Heat transfer analysis of boiling and condensation inside a horizontal heat pipe

•A horizontal smooth heat pipe was built and tested at Sherbrooke University.•A new numerical model including a strong coupling between boiling and condensation phenomena is suggested based on the heat partitioned model of Kurul.•Numerical work has been validated with experimental data and it generates satisfactory results.•Several parametric analysis are performed to seek which geometry and operating conditions are generating the best performance for this type of heat pipe. A heat transfer analysis of phase change processes, combining boiling and condensation has been applied to a closed heat pipe. Experimental tests and numerical modeling have been carried out on U-type horizontal smooth heat pipe using R134a as working fluid. The pipe consists of a 180 mm evaporator, 280 mm adiabatic section and 180 mm long condenser. The heat pipe is fabricated from aluminum alloy and has a cross section of 25.5 mm and an outer radius of 33.6 mm. Tests have been conducted using a filling ratio of 50% and exposing the evaporator to different power inputs, ranging from 24 to 80 W. A numerical model has been developed with OpenFOAM to assess heat transfer processes during boiling and condensation.
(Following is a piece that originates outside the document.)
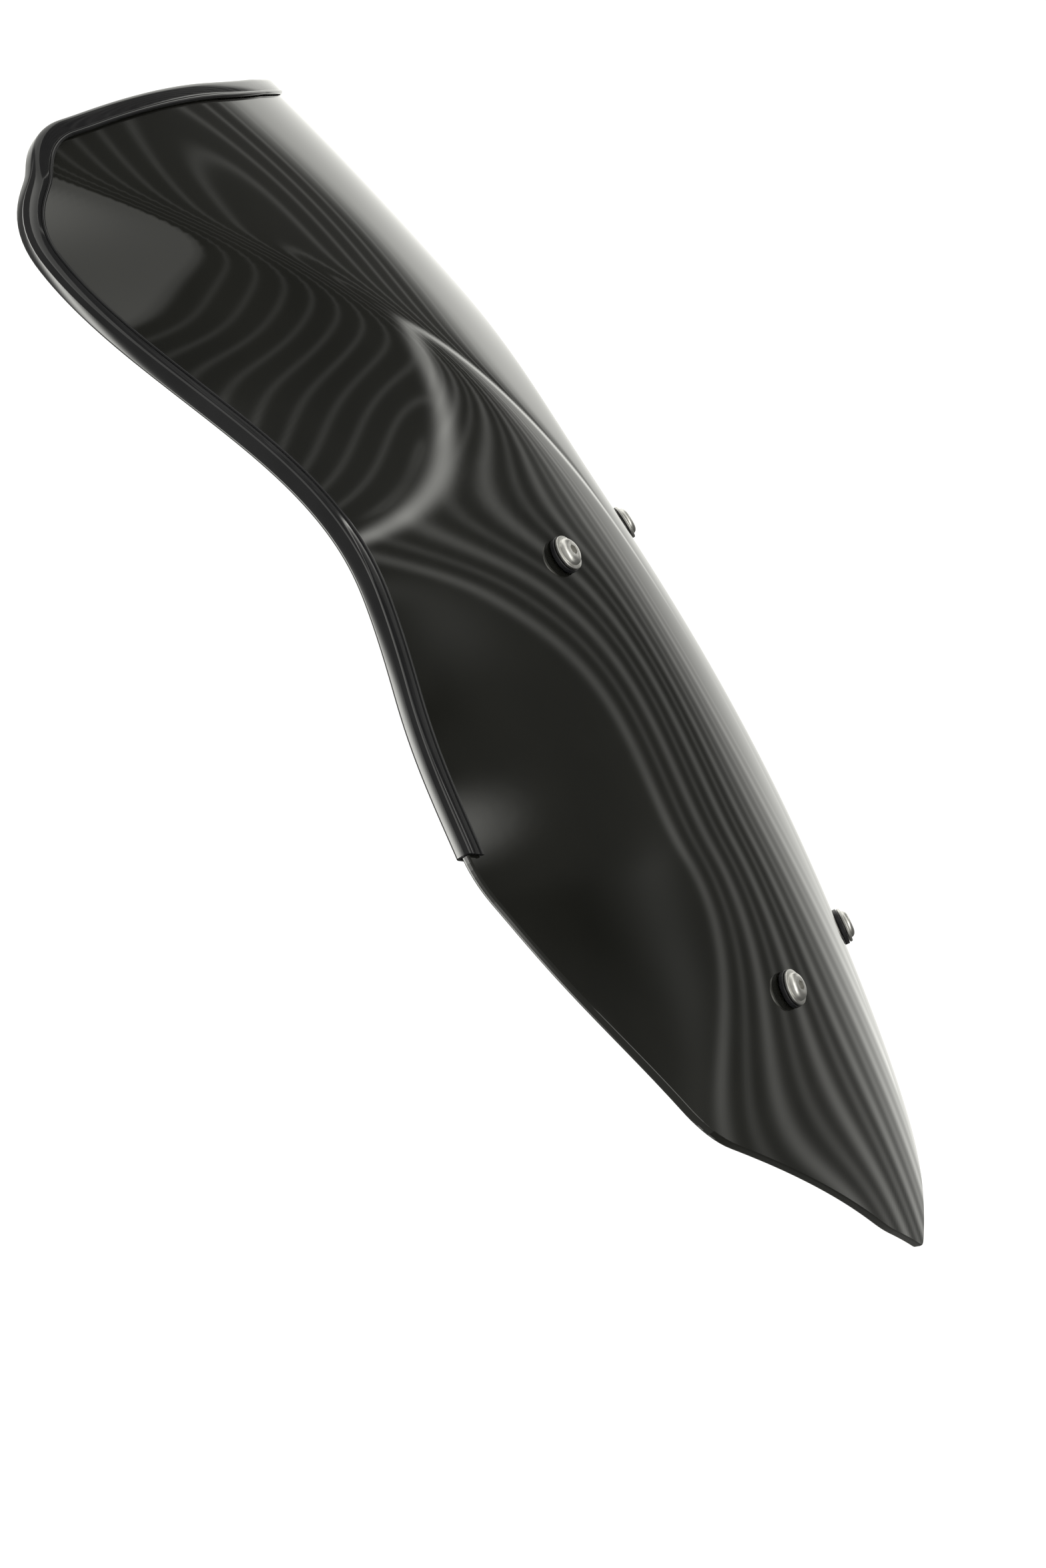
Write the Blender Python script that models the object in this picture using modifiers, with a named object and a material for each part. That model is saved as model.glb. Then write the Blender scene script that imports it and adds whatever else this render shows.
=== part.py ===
"""Motorcycle windshield screen: one thermoformed acrylic sheet with a push-on edge trim and four screw fixings.

Frame: metres, +Z up, the front faces -Y and the rider sits on the +Y side. The screen is symmetric about X = 0,
and the rider's left is +X. The origin is the middle of the four holes, where the bike's bracket holds the screen.
The outline, the sections and the holes are set out in millimetres from the tip of the nose.
"""

import math

import bmesh
import bpy
import numpy as np
from mathutils import Matrix, Vector

MM = 0.001
GAP = 0.3  # clearance between touching parts, mm

# The sheet. Lengths in mm.
NOSE = (0.0, -72.0, -157.0)  # the tip of the nose, seen from the middle of the four holes
PANE_THICKNESS = 3.0
# The front face: a centre line that leans back ever more, a shallow arch and two folds that part towards the top.
LEAN = (12.5, 45)  # the centre line's angle from upright at the nose and at LEAN_HEIGHT, degrees
LEAN_HEIGHT = 350
ARCH = (2.0, 0.5, 5.0)  # curvature of the arch at the nose, the waist and the top, 1/m
ARCH_WAIST = (180, 215)  # heights between which the arch is flattest
ARCH_TOP = 345
FOLD = (2, 27, 15)  # angle of the folds at the nose, the waist and the top, degrees
FOLD_WAIST = 135
FOLD_TOP = 280
SOFTNESS = (150, 10)  # how far a fold is rounded off at the nose and at SOFTNESS_TOP
SOFTNESS_TOP = 300
CREASE_START = 160  # height from which the two creases part
CREASE_REACH = 200  # height above the start at which they are as far apart as they have risen
CREASE_POWER = 3.3
# Right half of the outline, seen from the front: x, z and the radius that rounds each corner.
OUTLINE = (
    (0, -2, 12),
    (45, 13, 150),
    (145, 60, 24),
    (175, 140, 25),
    (160, 205, 150),
    (155, 270, 300),
    (160, 352, 38),
    (80, 368, 400),
    (0, 369, 0),
)
LOWER_CORNER = 2
UPPER_CORNER = 6
ARC_POINTS = 12
COLUMNS = 12  # mesh columns in each half
BARE_ROWS = 9  # mesh rows beside the bare edge
TRIM_ROWS = 24  # mesh rows beside the trimmed edge
BORDER = 7.0  # width of the mesh strip along the edge

# The push-on trim, a U-section over the edge.
TRIM_END_HEIGHT = 147.0
TRIM_LEG = 5.2
TRIM_WALL = 1.0
TRIM_CLEARANCE = 0.45  # between the sheet and the slot
TRIM_NOSE = 1.7
NOSE_STEPS = 6

# The four fixings: an M5 flanged button-head screw, a nylon washer and a rubber well nut with a brass insert.
FIXINGS = {"upper": (55, 224), "lower": (63, 91)}  # x and height of the right-hand hole
SIDES = {"left": 1, "right": -1}
HOLE_RADIUS = 3.5
WASHER_RADIUS = 6.2
WASHER_THICKNESS = 1.5
BORE_RADIUS = 2.8
FLANGE_RADIUS = 5.9
FLANGE_THICKNESS = 1.0
DOME_RADIUS = 4.7
HEAD_HEIGHT = 2.75
SOCKET_WIDTH = 3.0
SOCKET_DEPTH = 1.6
SHANK_RADIUS = 2.45
SCREW_LENGTH = 20.0
TIP_CHAMFER = 0.6
NUT_FLANGE_RADIUS = 8.0
NUT_FLANGE_THICKNESS = 1.7
NUT_RADIUS = 4.8
NUT_LENGTH = 14.0
INSERT_RADIUS = 3.5
INSERT_LENGTH = 7.0
INSERT_FLANGE_RADIUS = 4.6
INSERT_FLANGE_THICKNESS = 1.0
TURNED_STEPS = 24

# Heights of the fixing's parts above the front face, along the screw's axis.
WASHER_BASE = GAP + 0.1
HEAD_BASE = WASHER_BASE + WASHER_THICKNESS + GAP
NUT_TOP = -PANE_THICKNESS - GAP - 0.1
NUT_SEAT = NUT_TOP - NUT_FLANGE_THICKNESS
NUT_END = NUT_TOP - NUT_LENGTH
INSERT_SEAT = NUT_END - GAP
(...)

One of the most important challenges tackled with the numerical model is to consider both the coupled effect of boiling and condensation in a closed system. The numerical work has been validated by experimental results. It can be concluded that the model adequately predicts the phase changes characteristics at various operating conditions. In addition, a parametric analysis performed with numerical model is used to investigate the effect of independent parameters like heat input, filling ratio, diameter of tube and type of refrigerant on the equivalent thermal resistance, which is identified as heat pipe performance.